If You Don’t Like The New England
Weather, Wait A Hundred Years
UNH Scientist’s Unique Climate Model Predicts Big Changes
for the Region’s Weather and Plant Life
Contact: David Sims
603-862-5369
Science Writer
Institute for the Study of Earth, Oceans, and Space
Jan. 26, 2006

DURHAM, N.H. -- New England’s weather is so mercurial that,
it has often been noted, if you don’t like it, wait a minute.
These days, in the era of climate change and global warming, waiting
a bit longer – like a few score decades – will bring
not only a modest shift in the region’s weather but a wholesale
redefinition of New England’s signature climate and vegetation.
Think American dogwood trees, balmy winters, and periods of torrential
rain followed by drought conditions.
University of New Hampshire research scientist Ming Chen has developed
a one-of-a-kind regional climate model that predicts a progressive
migration of current, indigenous vegetation types northward during
the 21st century, as well as an increase in heavy precipitation
events – with increased periods of drying and flooding across
not just New England but most of the U.S. These predictions assume
that levels of carbon dioxide in the Earth’s atmosphere will
be double those of today as projected from current trends.
Chen, from the Climate Change Research Center at UNH’s Institute
for the Study of Earth, Oceans, and Space, presented her findings
at last month’s 12,000-strong annual meeting of the American
Geophysical Union in San Francisco. Her work is funded by the National
Oceanic and Atmospheric Administration and the U.S. Environmental
Protection Agency.
Explains Chen, “We know that climate is the most important
driving force for vegetation growth and distribution. With more
and more greenhouse gases in the atmosphere interwoven with natural
climate variability, they’ll work together to change climate
in the future, and this will affect vegetation.”
What’s more, as vegetation changes so will the natural “biogenic” emissions
from trees and other plants creating a feedback that will force
further changes in regional climate and air quality.
Chen adds, “Our model results show that with the climate
change scenario where CO2 will be doubled, higher latitude areas,
northern parts of the hemisphere, become warmer and wetter. Mid-
and lower-latitude areas will experience more precipitation and
vegetation will migrate systematically northward.”
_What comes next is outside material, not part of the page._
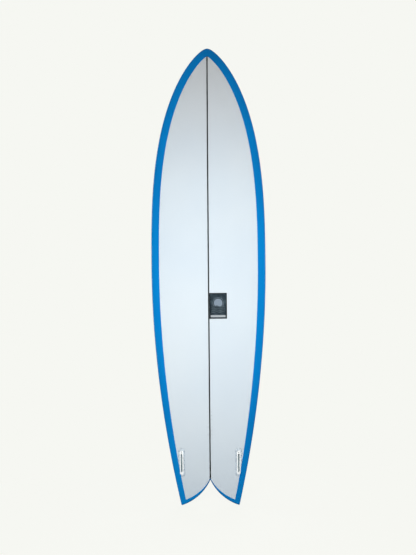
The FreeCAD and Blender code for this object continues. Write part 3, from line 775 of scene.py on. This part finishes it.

For example, under this climate scenario, today’s largely
treeless expanse around Hudson Bay, Canada will be forested with
conifers.
Unlike global-scale climate models, which give big-picture views,
Chen’s regional model uses a much finer spatial scale and
takes into account more physical and biological details that play
into the complex atmospheric processes leading to climate change.
Says Robert Talbot, director of the Climate Change Research Center, “This
is one of the very few regional models that has a coupled feedback
between atmospheric processes, land surface physics, and biospheric
interactions. Ming’s model not only predicts physical climate – temperature,
precipitation, and circulation patterns, for example – but
includes the evolving land surfaces and changing vegetation-plant
communities.”
After putting in the necessary parameters, for example, soil physics,
land use/land cover type, carbon dioxide, and large-scale forcing,
etc., Chen’s model simulated present and future climate.
The present-day results were compared to actual data and agreed
very well. Says Chen, “This gives us confidence in the ability
of the model to simulate complex processes and provides a basis
for believable future predictions.”
Is a model a sure thing, confident in its results or not? No,
says Chen.
“We can’t use a model to precisely regenerate what
really is going on in the atmosphere, and that’s why people
always ask how high a level of confidence you have in your model.
There are lots of uncertainties in a model system, which is caused
by the complex interactions and feedbacks that we don’t understand
completely – but we are working on it."